NEW YORK, NY.- Currently underway at the Whitney Museum of American Art, Open Plan is an experimental five-part exhibition using the Museum’s dramatic fifth-floor as a single open gallery, unobstructed by interior walls. The largest column-free museum exhibition space in New York, the Neil Bluhm Family Galleries measure 18,200 square feet, making for an expansive and inspiring canvas. Since the late 1960s, Michael Heizer (b. 1944) has engaged with the natural environment to produce large-scale works of Land art. Many of these works are relatively inaccessible, located far from cities or else temporary in nature. From March 25 through April 10, Open Plan: Michael Heizer brings Actual Size: Munich Rotary (1970) into the space of the gallery. This is the first time this iconic work in the Whitney’s collection will be shown in New York.
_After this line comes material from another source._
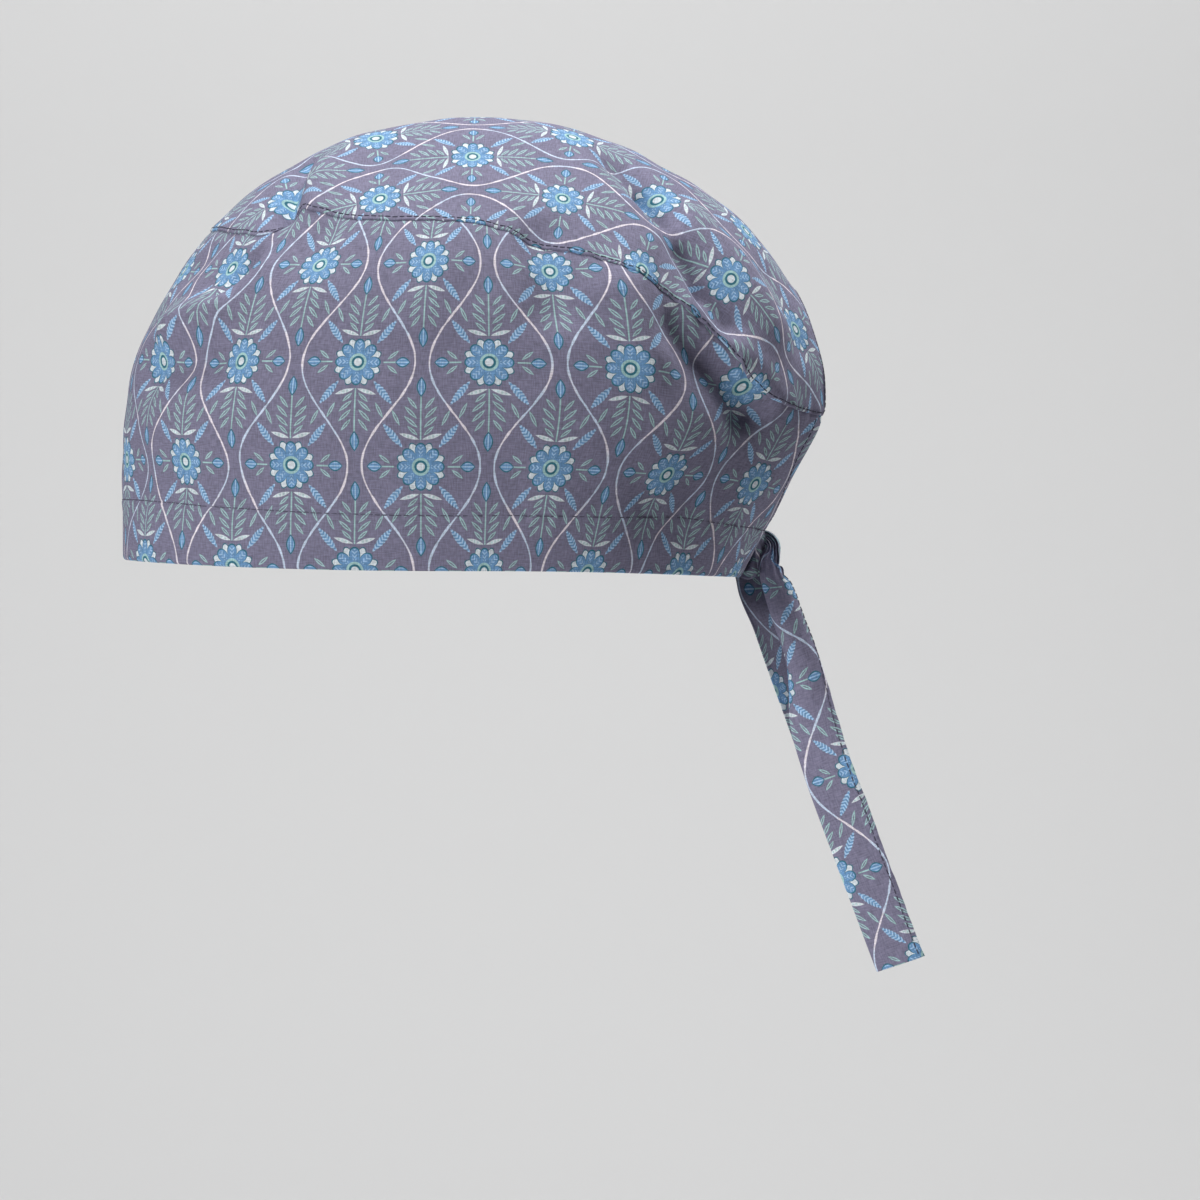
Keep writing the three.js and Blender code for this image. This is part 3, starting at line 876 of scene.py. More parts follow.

In 1969 Heizer excavated a form from the earth in an underdeveloped area on the outskirts of Munich, Germany, creating a negative space that he titled Munich Depression. Measuring one hundred feet in diameter, the excavation sloped very subtly upward from its center, which was sixteen feet deep. The work was destroyed a few months later, but not before Heizer made a complete 360-degree record of it comprising nine photographs taken from within the depression. Heizer subsequently developed a system of slide projections that allow his images of the depression to appear on the walls of a large interior space at actual size, as the title, Actual Size: Munich Rotary, suggests. The idea was to record the experience of standing at its center, where viewers would begin to lose track of the horizon as though the depression were endless. In the artist’s words: “There is no beginning. There is no edge. . . . It was evanescent.”

Its photographic form does not simply document Munich Depression; it creates a parallel, independent work that emphasizes the tension between real space and its photographic counterpart.

In 1970, when Actual Size: Munich Rotary was made, slide projectors capable of enlarging images to over sixteen feet high were not commercially available. The ones used for this exhibition at the Whitney, which are part of the work, were specially designed and built by the inventor Maris Ambats. The Whitney acquired this pivotal work in 1996 and has worked in close consultation with the artist to restore it to its original appearance. Now, the Museum also has the space required to exhibit it.

Open Plan: Michael Heizer is organized by Deputy Director for International Initiatives and Senior Curator Donna De Salvo and Melva Bucksbaum Associate Director for Conservation and Research Carol Mancusi-Ungaro.